Heart stent makers brace for results of new study
Posted March 23rd, 2007 in medicine newsBOSTON, Massachusetts (AP) — Wall Street analysts and many doctors expect another potential setback for makers of stents when results of a blockbuster study Tuesday will answer whether an artery-opening procedure plus drugs is better than medication alone for lower-risk heart patients with chest pain.
It’s the first big study to directly compare angioplasty procedures with drug therapy alone as a way to prevent heart attacks and deaths in non-emergency cases.
If the research reaches the conclusion many analysts and doctors expect — that angioplasty offers little or no lifesaving benefit over drugs for these patients — the finding would be the latest dose of bad news for makers of stents. The tiny mesh scaffolds are used in most angioplasties to keep vessels open after blockages have been cleared.
After new-model drug-coated stents reached the market in 2003, the global stent market including older bare-metal stents grew from about $2 billion a year to about $6 billion in 2005.
Drug-coated stents have been implanted in more than 6 million people worldwide — a modern record for fastest use of a new medical device.
But use has fallen since new evidence emerged that drug-coated stents carry a slightly higher risk of triggering blood clots months or years later. Many doctors have returned to using the older bare-metal stents or doing bypass surgery instead of angioplasty until more is known.
The drug-coated stent market shrank last year and is expected to erode at a faster rate this year, due in part to anticipation of the newest heart study.

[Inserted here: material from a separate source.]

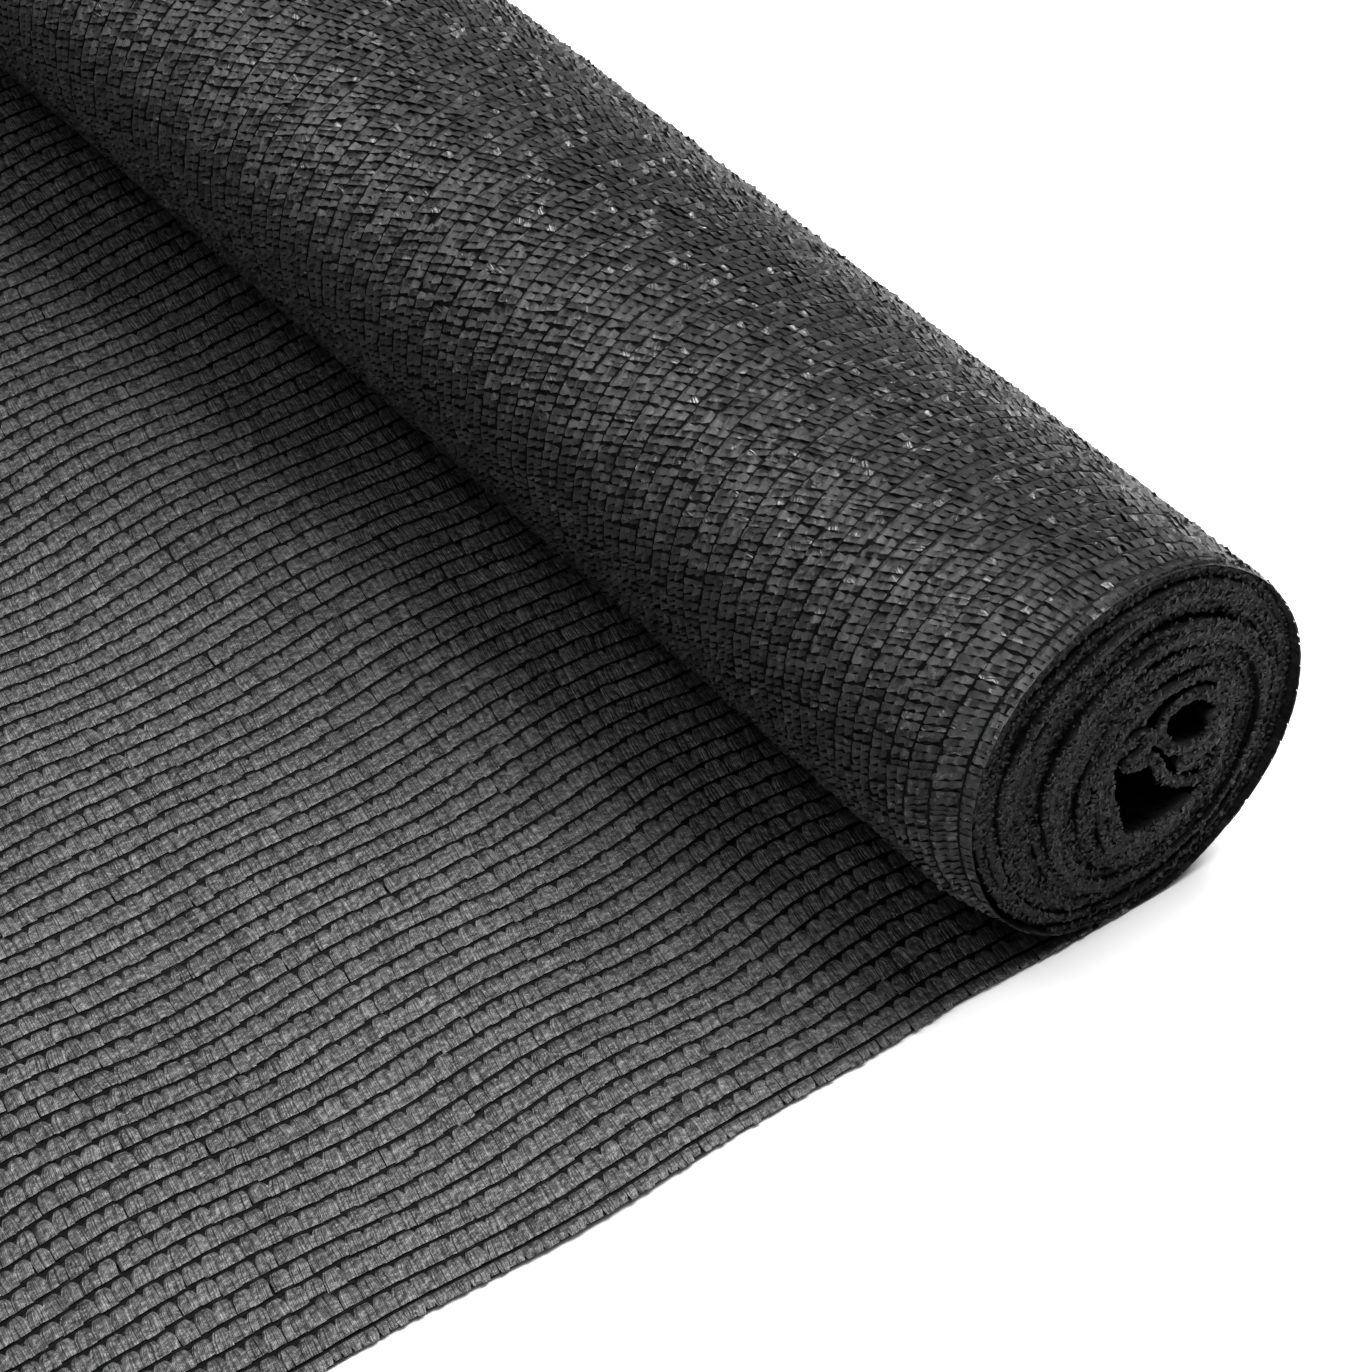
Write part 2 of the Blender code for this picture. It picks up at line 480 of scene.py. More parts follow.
def turn_room(count, sizes):
    """Thickness that the edge has at each of the winding's points, by the room to the next turn."""
    turns = turn_counts()[:-FOLD_OVERLAP]
    here = np.stack(roll_point(turns, NEAR_LUMPS, 0.0, sizes), axis=-1)
    there = np.stack(roll_point(turns + 1.0, NEAR_LUMPS, 0.0, sizes), axis=-1)
    room = 1.02 * (np.linalg.norm(here - there, axis=1) - slack(turns + 1.0) + slack(turns))
    room = np.concatenate([room, np.full(count - len(room), FOLD_ROOM)])
    last_turn = np.arange(count) > len(turns) - STEPS_PER_TURN - 2
    return np.clip(np.where(last_turn, FOLD_ROOM, room), LEAST_ROOM, sizes.edge_thickness)


def end_shift(turns, sizes):
    """How far the cloth lies towards the far end.

    At the lower right the inner turns lie behind the outermost one, which stands out a little.
    """
    low = smoothstep(0.5 + 0.9 * np.sin(2.0 * math.pi * (turns + 0.125)))
    inner = smoothstep((turns - 0.9) / 0.3)
    right = smoothstep((turns - 0.08) / 0.12) * smoothstep((0.45 - turns) / 0.12)
    return sizes.set_back * low * inner - EDGE_BULGE * right


def end_reach(distance, side, sizes):
    """Where the inner turns end along Y."""
    uneven = waves(
        distance,
        0.0,
        [
            (0.0006, 9.7, 0.0, 0.6),
            (0.0004, 31.0, 0.0, 2.0),
            (0.0004, 58.0, 0.0, 1.0),
            (0.0002, 330.0, 0.0, 0.3),
        ],
    )
    turns = FIRST_TURN + np.arange(len(distance)) / STEPS_PER_TURN
    uneven = uneven * smoothstep(turns - 1.5)
    return side * (0.5 * CLOTH_WIDTH - 0.0006) + end_shift(turns, sizes) + uneven


def rounded_end(x, y, z):
    """(x, z) of points of the roll, drawn in towards its axis near its ends."""
    across, up = x - AXIS_X, z - AXIS_Z
    size = np.hypot(across, up) + 1e-9
    facing = smoothstep(0.15 + 0.85 * (0.5 * up - 0.87 * across) / size)
    close = smoothstep(1.0 - (0.5 * CLOTH_WIDTH - np.abs(y)) / EDGE_RUN)
    share = 1.0 - EDGE_DIP / ROLL_RADIUS * facing * close
    return AXIS_X + across * share, AXIS_Z + up * share


# Loose end


def sheet_lift(length, along):
    """How far the loose end stands off the floor, as on the solid."""
    from_roll = -length - JOIN_LENGTH
    ripple = np.sin(13.0 * along - 17.0 * from_roll + 0.9) * np.sin(9.0 * along + 26.0 * from_roll)
    ripple = np.maximum(ripple - 0.25, 0.0) * RIPPLE_LIFT
    cut_end = smoothstep((from_roll - LOOSE_LENGTH + 0.045) / 0.045)
    cut_end = cut_end * FREE_END_LIFT * (0.5 + 0.5 * np.sin(19.0 * along + 0.8))
    soft = waves(
        length,
        along,
        [(0.00012, 88.0, 41.0, 0.4), (0.00010, -52.0, 97.0, 1.9), (0.00007, 160.0, -60.0, 0.2)],
    )
    soft = (soft + 0.0003) * smoothstep(from_roll / FLAT_BY_ROLL)
    return (ripple + cut_end) * smoothstep((from_roll - FLAT_BY_ROLL) / 0.06) + soft


def selvage_shift(length, share):
    """How far the loose end's chains stray along Y, because its selvages aren't quite straight."""
    from_roll = np.maximum(-length - JOIN_LENGTH, 0.0)
    near = np.sin(47.0 * from_roll + 0.4) + 0.5 * np.sin(118.0 * from_roll)
    far = np.sin(39.0 * from_roll + 2.1) + 0.5 * np.sin(97.0 * from_roll)
    reach = smoothstep(from_roll / FLAT_BY_ROLL)
    return SELVAGE_WAVER * reach * (near * (1.0 - share) + far * share)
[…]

A stent is typically inserted into a heart artery during angioplasty, a procedure in which a miniature balloon is guided through a vessel in the groin and then inflated to flatten a clog and restore blood flow to the heart.
The stent keeps the artery open, and drug-coated ones ooze medication to keep scar tissue from forming and the vessel from squeezing shut again.

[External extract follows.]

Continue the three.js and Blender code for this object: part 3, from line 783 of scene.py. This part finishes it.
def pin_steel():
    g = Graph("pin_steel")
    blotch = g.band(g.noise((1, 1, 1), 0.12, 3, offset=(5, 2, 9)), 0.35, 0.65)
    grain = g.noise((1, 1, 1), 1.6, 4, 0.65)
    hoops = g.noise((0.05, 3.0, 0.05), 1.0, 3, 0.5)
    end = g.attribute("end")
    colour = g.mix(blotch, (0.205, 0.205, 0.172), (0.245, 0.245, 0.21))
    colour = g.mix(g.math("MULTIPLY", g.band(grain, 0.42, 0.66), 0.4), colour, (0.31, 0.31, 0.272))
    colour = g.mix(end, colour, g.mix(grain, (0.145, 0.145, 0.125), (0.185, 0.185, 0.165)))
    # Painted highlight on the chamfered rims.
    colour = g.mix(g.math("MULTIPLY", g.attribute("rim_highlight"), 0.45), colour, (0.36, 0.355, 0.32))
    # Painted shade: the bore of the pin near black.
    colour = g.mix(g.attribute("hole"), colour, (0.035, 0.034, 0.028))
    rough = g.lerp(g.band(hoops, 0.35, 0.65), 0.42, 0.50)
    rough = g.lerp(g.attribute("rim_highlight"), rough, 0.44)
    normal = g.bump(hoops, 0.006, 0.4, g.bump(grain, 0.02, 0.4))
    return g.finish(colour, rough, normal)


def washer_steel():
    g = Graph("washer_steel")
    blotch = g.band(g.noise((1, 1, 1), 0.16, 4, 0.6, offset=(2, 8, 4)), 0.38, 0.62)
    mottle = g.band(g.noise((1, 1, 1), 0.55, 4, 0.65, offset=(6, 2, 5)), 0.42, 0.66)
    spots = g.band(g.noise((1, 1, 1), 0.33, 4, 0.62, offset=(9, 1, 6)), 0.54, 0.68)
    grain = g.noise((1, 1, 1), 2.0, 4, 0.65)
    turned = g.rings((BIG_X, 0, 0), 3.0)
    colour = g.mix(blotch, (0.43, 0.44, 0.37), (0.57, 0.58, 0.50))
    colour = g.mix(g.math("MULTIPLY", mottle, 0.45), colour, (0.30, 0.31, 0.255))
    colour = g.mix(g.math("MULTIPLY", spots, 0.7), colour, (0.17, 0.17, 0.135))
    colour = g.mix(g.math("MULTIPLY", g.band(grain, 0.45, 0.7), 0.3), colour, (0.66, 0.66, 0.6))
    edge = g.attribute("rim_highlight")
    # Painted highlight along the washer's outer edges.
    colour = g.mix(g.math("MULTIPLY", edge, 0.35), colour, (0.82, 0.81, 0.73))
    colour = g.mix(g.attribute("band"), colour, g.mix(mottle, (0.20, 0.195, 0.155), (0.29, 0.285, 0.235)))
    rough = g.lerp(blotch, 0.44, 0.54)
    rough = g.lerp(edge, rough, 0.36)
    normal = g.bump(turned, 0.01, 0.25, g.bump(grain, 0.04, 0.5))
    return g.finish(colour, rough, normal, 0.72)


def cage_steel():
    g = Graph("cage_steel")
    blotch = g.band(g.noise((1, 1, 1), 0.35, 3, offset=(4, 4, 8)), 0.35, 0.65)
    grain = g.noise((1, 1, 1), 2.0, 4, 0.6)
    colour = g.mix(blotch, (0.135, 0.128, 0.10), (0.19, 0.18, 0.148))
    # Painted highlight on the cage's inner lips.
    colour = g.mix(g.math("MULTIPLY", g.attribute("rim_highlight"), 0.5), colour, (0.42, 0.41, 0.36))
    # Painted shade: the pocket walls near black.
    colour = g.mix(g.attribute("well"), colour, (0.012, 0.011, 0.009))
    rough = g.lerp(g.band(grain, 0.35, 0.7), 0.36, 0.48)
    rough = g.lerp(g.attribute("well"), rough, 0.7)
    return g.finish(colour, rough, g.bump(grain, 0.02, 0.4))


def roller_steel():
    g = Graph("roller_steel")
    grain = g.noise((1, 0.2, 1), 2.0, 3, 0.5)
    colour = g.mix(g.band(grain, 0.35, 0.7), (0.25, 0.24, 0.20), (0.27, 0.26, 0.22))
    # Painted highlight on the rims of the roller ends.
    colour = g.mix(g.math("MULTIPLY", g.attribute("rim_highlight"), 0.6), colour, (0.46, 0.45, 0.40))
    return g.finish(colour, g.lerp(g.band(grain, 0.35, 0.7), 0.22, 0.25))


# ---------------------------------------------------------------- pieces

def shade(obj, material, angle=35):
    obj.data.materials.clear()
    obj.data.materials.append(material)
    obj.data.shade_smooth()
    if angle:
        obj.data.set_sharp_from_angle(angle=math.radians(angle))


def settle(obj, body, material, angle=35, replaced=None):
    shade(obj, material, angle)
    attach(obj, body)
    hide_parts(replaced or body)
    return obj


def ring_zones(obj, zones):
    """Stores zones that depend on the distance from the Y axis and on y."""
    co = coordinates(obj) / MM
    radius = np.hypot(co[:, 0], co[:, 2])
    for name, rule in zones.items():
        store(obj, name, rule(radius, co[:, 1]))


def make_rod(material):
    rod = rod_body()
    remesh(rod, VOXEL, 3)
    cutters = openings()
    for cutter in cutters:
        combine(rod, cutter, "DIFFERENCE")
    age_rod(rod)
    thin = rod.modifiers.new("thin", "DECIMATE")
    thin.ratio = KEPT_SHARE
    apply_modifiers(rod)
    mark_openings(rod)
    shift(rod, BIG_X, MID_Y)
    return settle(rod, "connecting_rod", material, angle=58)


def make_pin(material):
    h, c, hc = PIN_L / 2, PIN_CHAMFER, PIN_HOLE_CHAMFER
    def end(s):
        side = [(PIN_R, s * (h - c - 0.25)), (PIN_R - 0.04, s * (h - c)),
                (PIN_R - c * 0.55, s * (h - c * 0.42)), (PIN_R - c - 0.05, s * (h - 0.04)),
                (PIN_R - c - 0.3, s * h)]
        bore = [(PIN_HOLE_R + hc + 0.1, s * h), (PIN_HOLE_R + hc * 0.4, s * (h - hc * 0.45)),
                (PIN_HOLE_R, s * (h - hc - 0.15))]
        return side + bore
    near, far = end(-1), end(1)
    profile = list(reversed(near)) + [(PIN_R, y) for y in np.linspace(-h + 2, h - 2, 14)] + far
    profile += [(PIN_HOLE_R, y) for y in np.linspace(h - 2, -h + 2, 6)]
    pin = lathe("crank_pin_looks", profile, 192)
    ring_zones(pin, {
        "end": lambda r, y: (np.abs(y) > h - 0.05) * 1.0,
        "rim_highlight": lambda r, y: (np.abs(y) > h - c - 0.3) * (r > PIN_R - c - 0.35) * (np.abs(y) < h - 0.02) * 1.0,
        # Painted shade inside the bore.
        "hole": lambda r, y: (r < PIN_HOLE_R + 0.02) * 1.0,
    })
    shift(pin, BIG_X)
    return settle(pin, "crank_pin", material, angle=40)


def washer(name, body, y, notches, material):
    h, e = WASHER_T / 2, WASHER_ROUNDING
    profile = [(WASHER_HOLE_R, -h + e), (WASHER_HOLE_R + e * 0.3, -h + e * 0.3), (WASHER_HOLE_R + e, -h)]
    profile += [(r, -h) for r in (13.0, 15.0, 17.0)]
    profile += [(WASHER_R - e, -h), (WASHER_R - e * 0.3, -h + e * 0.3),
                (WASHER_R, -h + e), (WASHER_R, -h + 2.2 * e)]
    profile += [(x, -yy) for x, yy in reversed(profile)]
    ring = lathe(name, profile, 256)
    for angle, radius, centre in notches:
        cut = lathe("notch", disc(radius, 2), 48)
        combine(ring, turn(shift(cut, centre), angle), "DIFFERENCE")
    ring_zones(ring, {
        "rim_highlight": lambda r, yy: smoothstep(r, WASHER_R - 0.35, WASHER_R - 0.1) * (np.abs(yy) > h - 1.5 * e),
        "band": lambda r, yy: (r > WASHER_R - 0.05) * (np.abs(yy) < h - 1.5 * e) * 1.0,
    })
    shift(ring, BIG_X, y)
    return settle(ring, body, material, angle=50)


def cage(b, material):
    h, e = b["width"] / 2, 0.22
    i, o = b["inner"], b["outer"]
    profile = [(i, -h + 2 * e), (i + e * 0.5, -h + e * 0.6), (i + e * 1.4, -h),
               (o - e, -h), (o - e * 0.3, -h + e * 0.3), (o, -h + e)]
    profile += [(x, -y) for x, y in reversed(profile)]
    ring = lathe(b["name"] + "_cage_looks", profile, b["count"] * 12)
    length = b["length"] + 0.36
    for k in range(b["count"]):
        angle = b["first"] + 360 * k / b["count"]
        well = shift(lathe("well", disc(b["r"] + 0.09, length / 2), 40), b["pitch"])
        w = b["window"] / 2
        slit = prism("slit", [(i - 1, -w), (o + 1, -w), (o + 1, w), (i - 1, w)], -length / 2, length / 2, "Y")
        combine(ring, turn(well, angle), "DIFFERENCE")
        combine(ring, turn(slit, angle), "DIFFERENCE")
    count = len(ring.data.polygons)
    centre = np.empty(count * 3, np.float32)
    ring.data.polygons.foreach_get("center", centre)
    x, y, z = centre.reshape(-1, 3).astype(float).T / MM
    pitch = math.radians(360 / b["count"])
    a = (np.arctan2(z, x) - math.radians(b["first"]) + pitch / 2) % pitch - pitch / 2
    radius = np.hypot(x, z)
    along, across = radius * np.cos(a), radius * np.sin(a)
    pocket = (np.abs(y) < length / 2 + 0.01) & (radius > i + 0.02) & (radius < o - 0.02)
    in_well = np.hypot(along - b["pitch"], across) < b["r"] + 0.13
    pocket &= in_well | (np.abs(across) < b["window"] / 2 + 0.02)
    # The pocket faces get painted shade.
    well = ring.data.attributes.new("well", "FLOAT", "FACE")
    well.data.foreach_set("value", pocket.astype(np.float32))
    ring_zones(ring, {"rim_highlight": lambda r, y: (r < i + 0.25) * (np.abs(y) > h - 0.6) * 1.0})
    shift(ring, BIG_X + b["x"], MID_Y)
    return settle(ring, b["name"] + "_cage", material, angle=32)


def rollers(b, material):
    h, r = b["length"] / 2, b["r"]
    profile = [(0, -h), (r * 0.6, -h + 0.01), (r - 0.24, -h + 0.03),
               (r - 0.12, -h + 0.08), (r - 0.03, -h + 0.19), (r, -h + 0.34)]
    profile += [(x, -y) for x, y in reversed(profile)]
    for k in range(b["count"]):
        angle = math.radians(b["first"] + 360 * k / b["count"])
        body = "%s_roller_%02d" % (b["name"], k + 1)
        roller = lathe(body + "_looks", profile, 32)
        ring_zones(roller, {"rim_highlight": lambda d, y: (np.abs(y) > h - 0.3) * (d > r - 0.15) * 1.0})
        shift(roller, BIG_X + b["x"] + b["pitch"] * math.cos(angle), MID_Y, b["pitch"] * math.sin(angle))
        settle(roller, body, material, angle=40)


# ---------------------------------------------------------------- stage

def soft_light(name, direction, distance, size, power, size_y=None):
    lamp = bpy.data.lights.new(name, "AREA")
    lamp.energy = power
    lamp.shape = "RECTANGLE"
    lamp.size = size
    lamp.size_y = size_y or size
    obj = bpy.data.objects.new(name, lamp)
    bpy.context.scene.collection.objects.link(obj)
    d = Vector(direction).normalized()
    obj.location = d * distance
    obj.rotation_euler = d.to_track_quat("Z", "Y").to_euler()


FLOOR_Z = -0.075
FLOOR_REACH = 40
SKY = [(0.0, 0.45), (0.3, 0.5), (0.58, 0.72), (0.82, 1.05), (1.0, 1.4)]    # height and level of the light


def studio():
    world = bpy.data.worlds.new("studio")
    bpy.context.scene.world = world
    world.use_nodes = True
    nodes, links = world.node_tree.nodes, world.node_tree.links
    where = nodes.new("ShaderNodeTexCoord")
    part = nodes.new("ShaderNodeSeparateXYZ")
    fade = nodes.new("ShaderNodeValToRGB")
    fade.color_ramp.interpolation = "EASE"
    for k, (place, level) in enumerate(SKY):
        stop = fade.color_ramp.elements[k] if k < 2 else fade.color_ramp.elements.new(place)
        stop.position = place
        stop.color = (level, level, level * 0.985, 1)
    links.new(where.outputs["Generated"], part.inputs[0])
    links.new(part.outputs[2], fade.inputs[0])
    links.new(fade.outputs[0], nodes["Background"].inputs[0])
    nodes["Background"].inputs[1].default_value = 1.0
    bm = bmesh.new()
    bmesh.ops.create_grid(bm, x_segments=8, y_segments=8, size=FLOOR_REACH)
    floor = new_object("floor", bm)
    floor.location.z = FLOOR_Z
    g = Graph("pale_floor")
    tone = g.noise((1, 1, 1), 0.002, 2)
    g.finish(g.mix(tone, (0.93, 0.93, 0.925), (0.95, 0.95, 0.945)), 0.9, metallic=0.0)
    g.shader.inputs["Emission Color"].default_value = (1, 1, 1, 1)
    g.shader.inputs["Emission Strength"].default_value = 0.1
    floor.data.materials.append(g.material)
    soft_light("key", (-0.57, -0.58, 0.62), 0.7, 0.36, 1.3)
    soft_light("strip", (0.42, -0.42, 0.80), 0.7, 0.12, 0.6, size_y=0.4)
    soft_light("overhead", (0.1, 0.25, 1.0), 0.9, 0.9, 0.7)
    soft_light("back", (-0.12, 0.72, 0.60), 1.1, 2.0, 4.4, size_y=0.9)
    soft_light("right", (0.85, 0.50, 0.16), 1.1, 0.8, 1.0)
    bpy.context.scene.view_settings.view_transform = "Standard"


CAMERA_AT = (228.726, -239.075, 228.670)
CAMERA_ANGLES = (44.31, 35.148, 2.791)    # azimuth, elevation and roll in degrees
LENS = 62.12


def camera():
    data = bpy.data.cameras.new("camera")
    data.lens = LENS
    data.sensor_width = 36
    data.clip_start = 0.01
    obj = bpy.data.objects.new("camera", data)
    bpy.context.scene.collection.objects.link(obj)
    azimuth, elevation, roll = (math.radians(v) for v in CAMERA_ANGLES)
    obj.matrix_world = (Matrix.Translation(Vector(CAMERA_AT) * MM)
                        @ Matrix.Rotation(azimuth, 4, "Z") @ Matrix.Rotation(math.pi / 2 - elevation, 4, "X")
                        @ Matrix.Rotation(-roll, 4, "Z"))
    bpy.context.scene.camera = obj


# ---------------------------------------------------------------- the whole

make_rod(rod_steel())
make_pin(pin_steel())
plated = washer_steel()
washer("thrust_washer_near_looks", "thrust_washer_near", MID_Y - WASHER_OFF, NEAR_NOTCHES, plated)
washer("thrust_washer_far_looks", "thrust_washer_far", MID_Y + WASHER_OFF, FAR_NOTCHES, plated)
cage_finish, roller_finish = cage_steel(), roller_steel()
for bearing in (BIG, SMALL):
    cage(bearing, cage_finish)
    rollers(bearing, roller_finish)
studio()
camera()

Angioplasty, with a cost ranging from about $10,000 to $38,000, is the top treatment for people suffering heart attacks. But as many as 85 percent of angioplasties are non-emergency and done for people with less severe blockages that cause recurrent chest pain.

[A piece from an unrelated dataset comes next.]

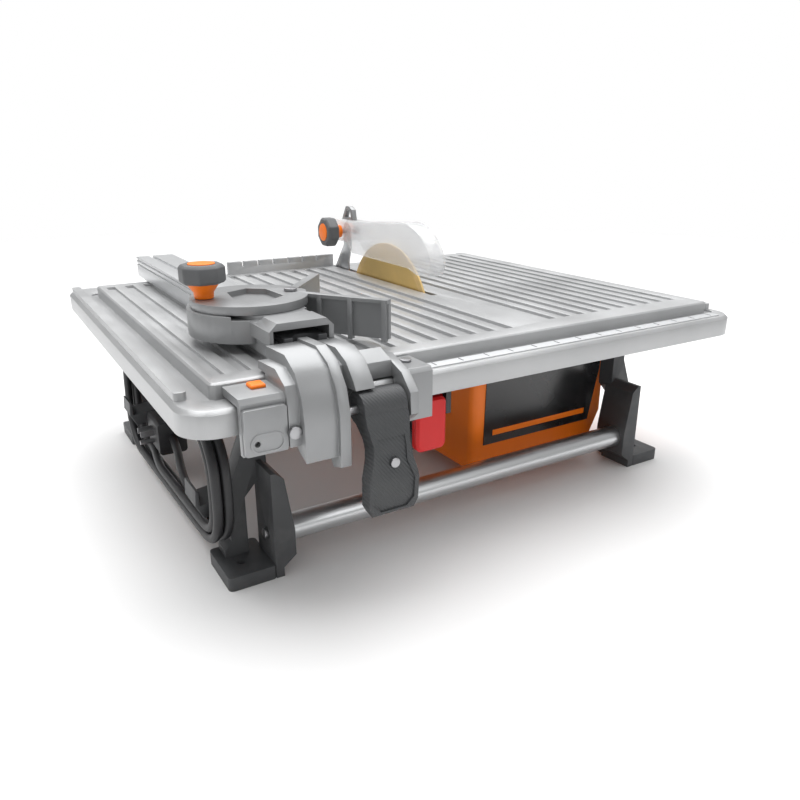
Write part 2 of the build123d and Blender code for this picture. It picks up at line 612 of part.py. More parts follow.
def make_blade_guard():
    """The clear guard: two cheeks and a rounded roof, open underneath and behind."""
    cavity_w = GUARD_W - 2 * GUARD_T
    with BuildPart() as blade_guard:
        for inset, width, mode in ((0.0, GUARD_W, Mode.ADD), (GUARD_T, cavity_w, Mode.SUBTRACT)):
            nose, brow, crown, shoulder = guard_profile(inset)
            low = GUARD_LOW_Z - 2.0 * inset
            back_top = 243.0 - inset
            heel = 217.0 - 3.0 * inset
            with BuildSketch(in_side_plane(BLADE_X - width / 2)):
                with BuildLine():
                    ThreePointArc(nose, brow, crown)
                    Line(crown, shoulder)
                    Line(shoulder, (FRONT + 374, back_top))
                    Line((FRONT + 374, back_top), (FRONT + 413 + 4 * inset, back_top))
                    Line((FRONT + 413 + 4 * inset, back_top), (FRONT + 421 + 4 * inset, 236))
                    Line((FRONT + 421 + 4 * inset, 236), (FRONT + 421 + 4 * inset, heel))
                    Line((FRONT + 421 + 4 * inset, heel), (FRONT + 384, heel))
                    Line((FRONT + 384, heel), (FRONT + 370, 205))
                    Line((FRONT + 370, 205), (FRONT + 240, low))
                    Line((FRONT + 240, low), (FRONT + 220, low - 5.0))
                    Line((FRONT + 220, low - 5.0), (FRONT + 200 + inset, low - 4.0))
                    Line((FRONT + 200 + inset, low - 4.0), nose)
                make_face()
            extrude(amount=width, mode=mode)
        with BuildSketch(in_side_plane(BLADE_X - GUARD_W / 2)):
            with Locations((GUARD_PIVOT_Y, GUARD_PIVOT_Z)):
                Circle(PIN_D / 2)
        extrude(amount=GUARD_W, mode=Mode.SUBTRACT)
    save(blade_guard, "blade_guard")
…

The big study to be reported on Tuesday compared angioplasty plus optimal heart medications — aspirin, beta blockers, ACE inhibitors and statins to lower cholesterol — with medications alone. Results are to be presented Tuesday at the American College of Cardiology’s annual meeting in New Orleans, Louisiana.
Dr. John Lopez, a cardiologist at the University of Chicago Hospitals, noted that the new study followed only patients whose heart conditions were stable, rather than those facing imminent risks. He believes that it’s primarily higher-risk patients who benefit more from the artery-opening procedure.
“I’d be very surprised if there was a reduction in mortality,” said Dr. William Maisel, a cardiologist at Beth Israel Deaconess Medical Center in Boston. “I suspect the bottom line we will be left with is that both options (angioplasty versus drugs only) are reasonable.”
That result would mirror findings in recent studies — including two within the past month — that examined smaller groups.
If patients can’t expect a better chance of long-term survival, angioplasty’s cost may loom larger when it’s elective, said Dr. David Cohen of St. Luke’s Mid America Heart Institute in Kansas City, Missouri.
Cohen said patients with stable heart problems, such as the ones in the latest study, “probably should not be receiving this therapy (angioplasty) on a first-line basis.”
Dr. Donald Baim, Boston Scientific’s chief medical officer, said doctors should look beyond survival rates and consider whether angioplasty with stents relieves chest pain.
“The decision should be driven by the desire to limit chest pain with the least invasive alternative that’s practical,” Baim said.
Drug-coated stents accounted for about 89 percent of all stents implanted early last year, according to a study by Millennium Research Group, a Toronto-based firm that surveys doctors.
But that proportion fell to just 70 percent in February after more doctors opted for bare-metal versions because of the blood-clot fears from the drug-coated models.